Cette liste est loin d'être exhaustive et je pense bien l'agrémenter de quelques autres archétypes des RH au fil du temps mais je sais déjà qu'avec celle-ci, vous penserez à moi à chacun de vos entretiens d'embauche : vous vous demanderez dans quelle catégorie peut bien entrer l'espèce de pignouf en costard cravate qui vous harcèle de questions débiles.

Moi, le pire entretien de recrutement que j'ai eu, c'était face à une femme d'une trentaine d'année, enceinte jusqu'aux dents. Croyez-le ou non, la voir se caresser le ventre tout le long de l'entretien m'a sérieusement perturbé, j'avais un peu l'impression d'être de trop dans cette pièce, d'être un élément perturbateur dans cette relation filiale qui se créait sous mes yeux. Ajoutez à cela un sourire béat, un sursaut quand le bébé s'est mis à bougé (j'ai même eu la chance de voir le ventre se déformer sous la pression vigoureuse du pied du fœtus) et une pause pipi intempestive probablement due à une vessie comprimée, j'étais aux anges.
Pendant sa longue escapade aux toilettes, je me suis mis à imaginer ma réaction si les premières contractions se déclaraient pendant l'entretien. Si nous avions été dans un film américain, je l'aurais accompagné dans l'ambulance, je lui aurais tenu la main et épongé le front pendant que son nourrisson se frayait un passage vers la lumière et nous aurions probablement fini par nous marier. Si nous avions été dans un film norvégien, elle aurait accouché à même la moquette grise de ce petit bureau sordide et j'aurais été obligé de couper le cordon ombilicale avec son coupe papier rouillé.

A la fin de l'entretien, quand elle m'a raccompagné vers la sortie et qu'elle m'a tendu la main pour me saluer, je n'avais qu'une envie c'était de jouer du tam-tam sur son gros ventre rebondi (c'est un fantasme assez étrange que je n'arrive toujours pas à m'expliquer), je me demande encore si ça aurait détendu l'atmosphère, peut-être même que j'aurais eu le job !

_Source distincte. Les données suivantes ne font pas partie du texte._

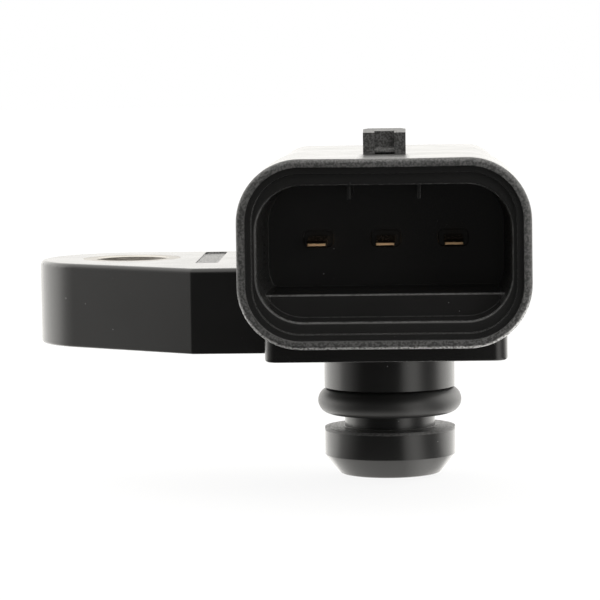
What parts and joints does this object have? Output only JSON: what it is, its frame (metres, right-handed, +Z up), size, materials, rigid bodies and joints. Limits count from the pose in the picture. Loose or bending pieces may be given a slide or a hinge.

Je crois qu'en fait, je ne m'étais pas attendu à ce que l'on me jette à la figure tant d'informations personnelles sur mon recruteur, j'aurais nettement préféré qu'elle reste pour moi un rouage aussi anonyme que possible du processus de recrutement. Je n'étais pas là pour apprendre des choses sur elle mais pour l'inverse. Ne nous trompons pas, je peux tout à fait concevoir qu'une entreprise ne cache pas ses collaboratrices enceintes durant 9 mois sous prétexte que leur grossesse peut choquer la sensibilité de certains. Néanmoins, je persiste à penser qu'un bon recruteur doit être capable d'effacer sa propre identité face à son candidat : puisqu'il est sensé partir d'une page vierge et éviter tout apriori sur cette personne, peut-être serait-il également opportun qu'il se présente le plus vierge possible lui aussi en entretien (étant donné le palmarès sexuel de ma collègue Patricia, il me semble difficile pour elle d'accomplir une telle prouesse !).
Pour en finir avec ce « con de recruteur » que nous blâmons quand il ne nous recrute pas mais que nous bénissons tous quand il nous rappelle enfin, sachez que Béatrice n'a pas eu le poste. La raison invoquée a été le manque de motivation réelle pour la mission proposée. Béatrice s'en est évidemment remise, elle est comme les cafards, elle a la peau dure. Et puis, avec le recul, elle a fini par se dire que rencontrer un con de plus lors de sa sempiternelle recherche d'emploi lui aura au moins servi d'entrainement, qu'elle saura sûrement se montrer plus convaincante la prochaine fois qu'on lui demandera pourquoi elle souhaite éperdument coller des timbres sur des enveloppes.